Secondary tropical forests are able to regenerate after cutting, and this process can often be quite fast. This news comes from Panama, home to the Smithsonian Tropical Research Institute, where a group of scientists recently released results of a study aimed to investigate the forestry regeneration capacity of earlier surfaces almost completely deforested for agricultural purposes.


Less than half world heritage of tropical forests can be considered as primary. In fact, the rest are regrown forests (called secondary), as a result of human activity. And although we know that growing forests can accumulate carbon quickly, none so far had proven how fast this regeneration happens. The group of scientists has shown that half of the surveyed forests in the study have reconstituted 90% of the biomass level of a primary forest in 66 years or less.



An extremely significant discovery since "the regeneration of secondary forests could play a key role in carbon capture and sequestration operations, and then in the mitigation of climate change. However, other studies so far have focused on individual sites. This research instead combines data from several stations at the turn of the neotropical region" as Daisy Dent, professor at the University of Stirling involved in the project, stated.

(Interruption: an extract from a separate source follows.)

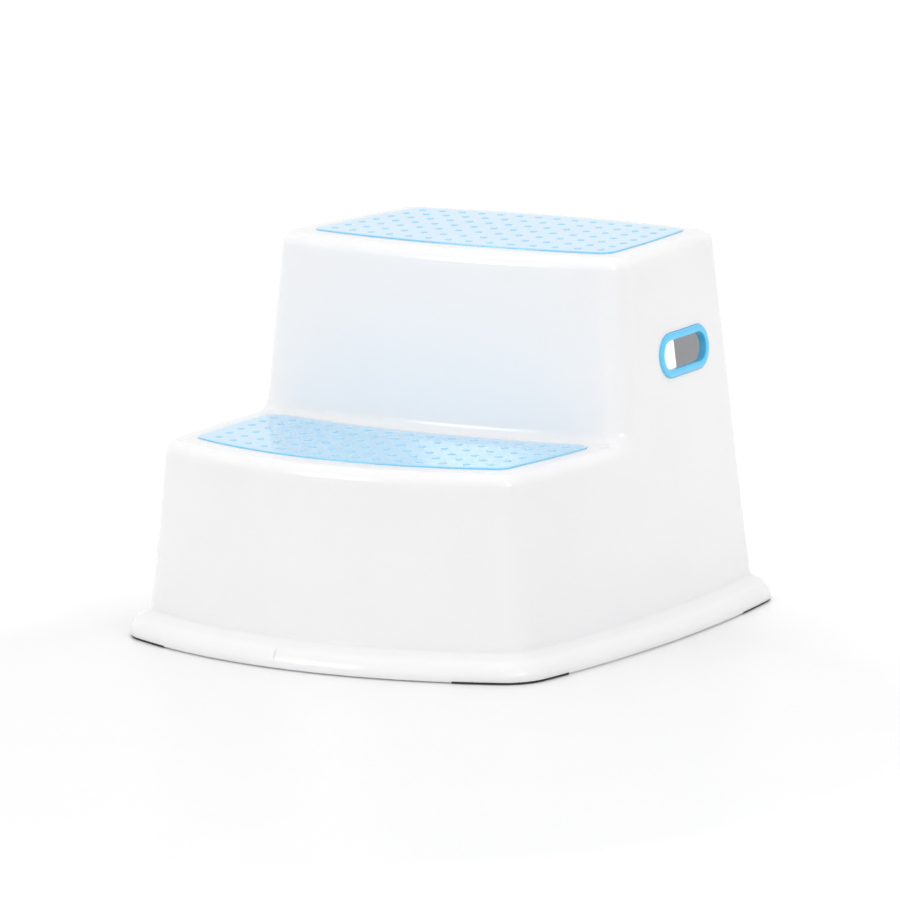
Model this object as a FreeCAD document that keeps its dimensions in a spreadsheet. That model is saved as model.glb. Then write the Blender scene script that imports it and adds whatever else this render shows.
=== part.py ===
"""Two-step stool: one hollow moulded shell, two tread mats, two hand-hole grips and four foot pads.

Millimetres. +X is to the right of someone facing the steps, -Y is the front, +Z is up.
The origin lies on the floor, below the middle of the whole outline.
"""
import FreeCAD, Part
import Sketcher
import math
import os

V = FreeCAD.Vector
UP = V(0, 0, 1)

SIZES = [
    # the shell's walls, measured at floor level and without the flange
    ("body_width", 314.2, "between the side walls, at their widest"),
    ("body_depth", 346.0, "between the front and back walls, on the middle line"),
    ("riser_front", 37.5, "riser in front of the middle of the body"),
    ("upper_tread_height", 249.2, "top face of the upper tread"),
    ("lower_tread_height", 129.6, "top face of the lower tread"),
    ("side_bow_radius", 890.0, "bow of the side walls in plan"),
    ("front_bow_radius", 335.0, "bow of the front wall in plan"),
    ("riser_bow_radius", 640.0, "bow of the riser in plan"),
    ("back_bow_radius", 615.0, "bow of the back wall in plan"),
    ("side_lean", 0.090, "side walls lean in, mm per mm of height"),
    ("front_lean", 0.100, "front wall leans in, mm per mm of height"),
    ("riser_lean", 0.095, "riser leans in, mm per mm of height"),
    ("back_lean", 0.071, "back wall leans in, mm per mm of height"),
    ("front_corner_radius", 18.0, "upright corners at the front wall"),
    ("riser_corner_radius", 19.5, "upright corners at the riser"),
    ("back_corner_radius", 16.5, "upright corners at the back wall"),
    ("tread_edge_radius", 8.0, "rounding from each tread down to the walls"),
    ("step_cove_radius", 8.0, "hollow rounding where the riser meets the lower tread"),
    ("wall_thickness", 2.8, "walls and flange"),
    ("tread_thickness", 4.0, "treads, outside the mat recesses"),
    # ribs under the treads
    ("rib_thickness", 2.2, "ribs"),
    ("rib_depth", 14.0, "ribs below the underside of a tread"),
    ("rib_spacing", 52.0, "from rib to rib"),
    # flange round the foot of the shell
    ("flange_reach", 12.5, "flange beyond the walls"),
    ("flange_height", 18.2, "crease between wall and flange, above the floor"),
    ("flange_lift", 1.0, "lower edge of the flange between the pads, above the floor"),
    ("shoulder_drop", 7.8, "height of the sloping shoulder"),
    ("shoulder_overlap", 2.6, "shoulder continued into the leaning wall"),
    ("flange_edge_radius", 13.0, "rounding between shoulder and skirt"),
    ("flange_corner_radius", 32.0, "corners of the flange in plan"),
    ("flange_cove_radius", 2.5, "hollow rounding between wall and shoulder"),
    # seats of the pads: cut under the four corners of the flange, each closed by a plate
    ("seat_inner_x", 112.0, "inner ends of the seats, either side of the middle"),
    ("seat_inner_front", 107.0, "inner ends of the front seats, in front of the middle"),
    ("seat_inner_back", 105.0, "inner ends of the back seats, behind the middle"),
    ("seat_floor_thickness", 2.5, "plate over each seat"),
    ("seat_floor_width", 15.0, "that plate, in from the outside of the flange"),
    # hand holes
    ("grip_y", 77.2, "middle of the hand hole, behind the middle of the body"),
    ("grip_z", 178.5, "middle of the hand hole, above the floor"),
    ("grip_length", 70.0, "grip bezel, along the wall"),
    ("grip_height", 29.5, "grip bezel, up the wall"),
    ("grip_border", 5.1, "width of the bezel all round the opening"),
    ("grip_thickness", 2.0, "thickness of the bezel"),
    ("grip_seat_depth", 1.0, "flat seat of the bezel, below the middle of the bowed wall"),
    ("grip_sleeve_wall", 2.0, "wall of the sleeve that lines the opening"),
    ("grip_edge_radius", 1.0, "rounding of the bezel"),
    ("grip_lip_height", 0.9, "snap lip behind the wall, beyond the sleeve"),
    ("grip_lip_length", 0.6, "snap lip, along the sleeve"),
    ("grip_gap", 0.2, "play between grip and shell"),
    # window in the back wall
    ("window_low", 42.0, "lower edge of the window, above the floor"),
    ("window_high", 204.0, "upper edge of the window, above the floor"),
    ("window_width_low", 183.0, "width of the window at its lower edge"),
    ("window_width_high", 159.0, "width of the window at its upper edge"),
    ("window_corner_radius", 20.0, "corners of the window"),
    # mats
    ("mat_thickness", 2.5, "mats, without the dots"),
    ("mat_proud", 0.8, "mats above the treads"),
    ("mat_side_margin", 17.7, "from the side walls to a mat, at tread height"),
    ("mat_front_margin", 21.0, "from the front wall or riser to a mat, at tread height"),
    ("upper_mat_back_margin", 16.0, "from the back wall to the upper mat, at tread height"),
    ("lower_mat_riser_gap", 5.6, "from the riser to the lower mat"),
    ("mat_corner_radius", 10.0, "corners of the mats"),
    ("mat_gap", 0.25, "play round a mat in its recess"),
    ("dot_diameter", 5.0, "raised dots on the mats"),
    ("dot_height", 0.5, "raised dots above the mats"),
    ("dot_margin", 12.0, "from a mat's edge to the nearest dots"),
    ("upper_mat_rows", 7, "rows of dots from front to back"),
    ("upper_mat_columns", 14, "dots in a row"),
    ("lower_mat_rows", 6, "rows of dots from front to back"),
    ("lower_mat_columns", 15, "dots in a row"),
    ("peg_diameter", 6.0, "pegs that hold the mats, moulded under them"),
    ("peg_gap", 0.1, "play round each peg"),
    ("peg_length", 6.5, "pegs below the mat"),
    ("peg_x", 78.0, "pegs either side of the middle"),
    ("peg_margin", 20.0, "from a mat's front and back edges to the pegs"),
    # foot pads
    ("pad_thickness", 1.5, "rubber pads under the corners of the flange"),
    ("pad_inset", 0.4, "pads, in from the outside of the flange and the ends of their seats"),
    ("pad_width", 13.0, "pads, in from their outside"),
    ("stud_diameter", 5.0, "studs that hold the pads in the plates"),
    ("stud_gap", 0.1, "play round each stud"),
    ("stud_length", 4.5, "studs above the pads"),
    ("stud_x", 120.0, "studs in the legs along the front and back, either side of the middle"),
    ("stud_front", 122.0, "studs in the side legs, in front of the middle"),
    ("stud_back", 118.0, "studs in the side legs, behind the middle"),
]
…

In fact, this is quite an unprecedented project: 45 sites in eight countries, for a total of 1478 survey points between Mexico and Brazil, along a positive gradient of precipitation and soil fertility. The international team of scientists compiled data from almost 1.500 plots at 45 sites across the Neotropics, covering southern and central America. This allowed them to produce a map highlighting the carbon sequestration potential of areas across the Neotropics. In order to have more access to sunlight, nutrients and water, new trees grow quickly. This means the plants sequester a much greater amount of carbon from the atmosphere and uses it as part of the photosynthesis process. The team found that in optimum conditions, new-growth vegetation could sequester up to 11 times as much carbon as old-growth forests.


Co-author Lourens Poorter from Wageningen University, The Netherlands, explains that while it is important to halt deforestation, it is also important to recognize the role of secondary forests in a climate mitigation context. "There is a potential for forests to regrow" he said. "You can either do that actively by planting but it can also be done passively (via natural regrowth). What we have tried to do in this study is to get a comprehensive picture of how fast this recovery is in terms of biomass. If you have abandoned areas that have been used for agriculture, how fast do the forests regrow naturally and how much biomass has been taken up - we call that the recovery or resilience of biomass".


The right conclusions to be drawn concern the managerial instructions to be implemented. This study has shown us a map of the biomass and carbon sequestration recovery in the Neotropical region. So, if in the forests of Central America and Amazon, characterized by a high potential for recovery, it is right to plan the restoration and reforestation, in the forests of Mexico and northeastern Brazil, with a pronounced dry season, it is more convenient to focus on the retention of residual limbs.


Details of the study have been published in the journal Nature.